All this is great to the point when we need business approvals in the mix. Business people may very well not know Git, not know what PR is and not understand what is happening.

So if we have business approvals we have to go back and have to build a process over GitOps process, which shoots our lead times through the roof.

3. Versioning and Configuration Management

I recently blogged about the underlying issue of versioning in microservices. This issue is very much in a full bloom when we talk about GitOps.

Key problem with GitOps is that we need to supply versions of components into our YAML files under Git version control – and those versions would then be picked up by our CD system of choice (such as Flux or Argo).

If an organization allows to always pick latest version of every component and then resolve differences on production – this is not a real problem for them. But for many organizations this would not be an option. They need to be strict about what changes went in and what production version they have at what point (this partly reflects the business approval problem above).

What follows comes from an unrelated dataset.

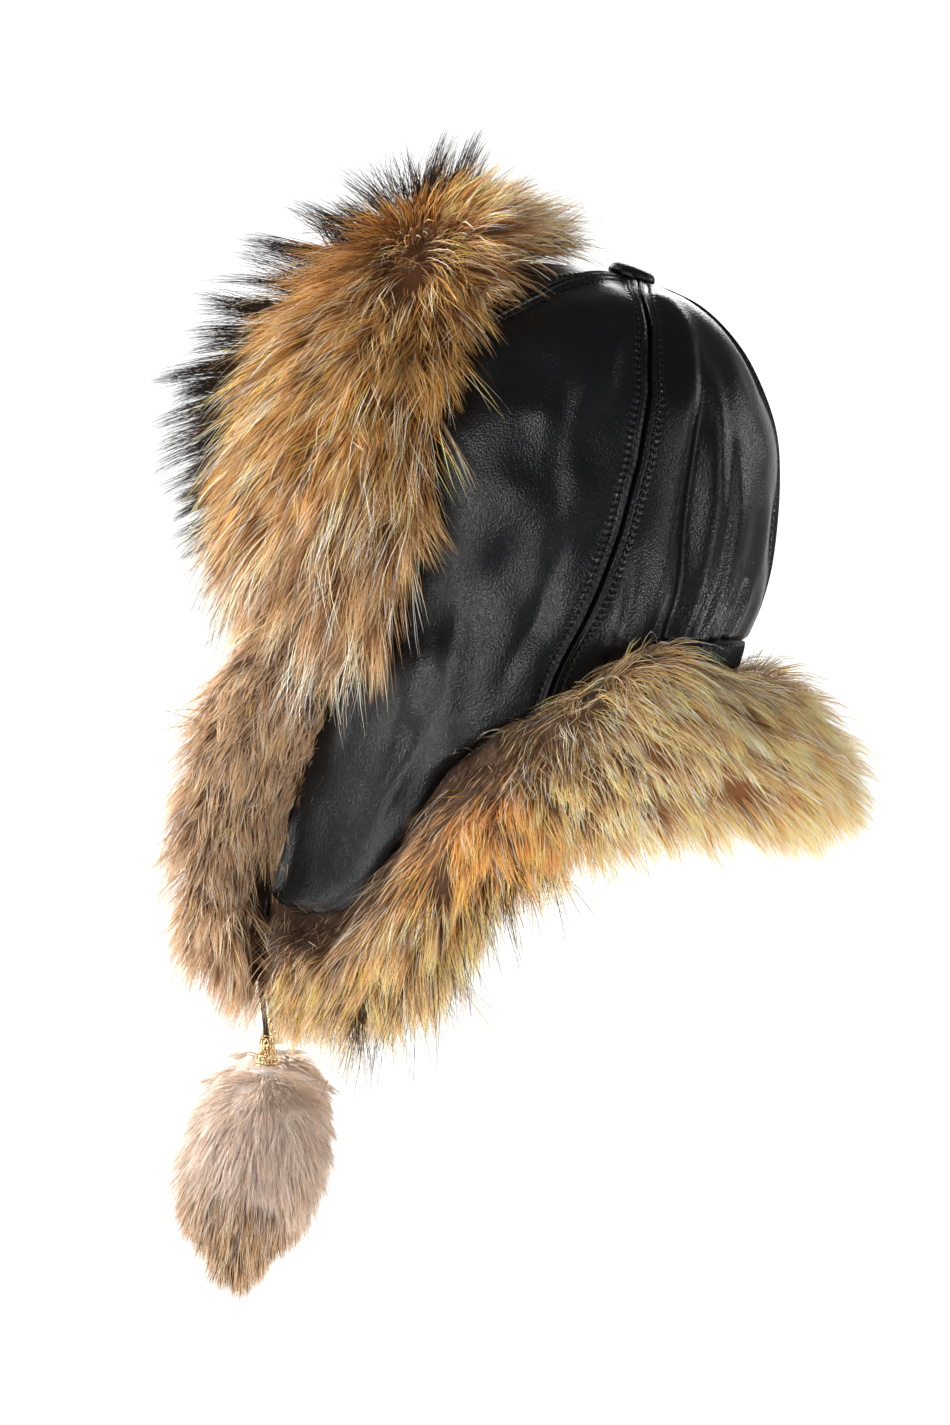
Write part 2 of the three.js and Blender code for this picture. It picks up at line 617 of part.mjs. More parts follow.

Feature flags may help only somewhat here, since there must be a high level of tolerance to the fact that each feature flag implementation may actually contain breaking changes too.

Now, if our organization is strict about its versioning policy and may not use latest and greatest all the time, it becomes very hard to keep track of all the possible permutations of components. If we are doing GitOps, the question now becomes “how we assign components to environments?” Or in other words, “how we know what versions of what components we should actually commit to Git?”

Speaking about configuration management, we are facing issue that is very similar to versioning. If we need to deal with configuration changes, we need to know which ones we may safely submit via our GitOps tool of choice. And keeping track of those changes is very much non-obvious.

Summary

GitOps is a great approach and earned a right to be seen as a big improvement over previous generation of CIOps. However, it does not solve all the questions in the world of Continuous Delivery and there are at least 3 significant issues still present with GitOps. Namely: Auditability, Business Approvals and Versioning and Configuration Management.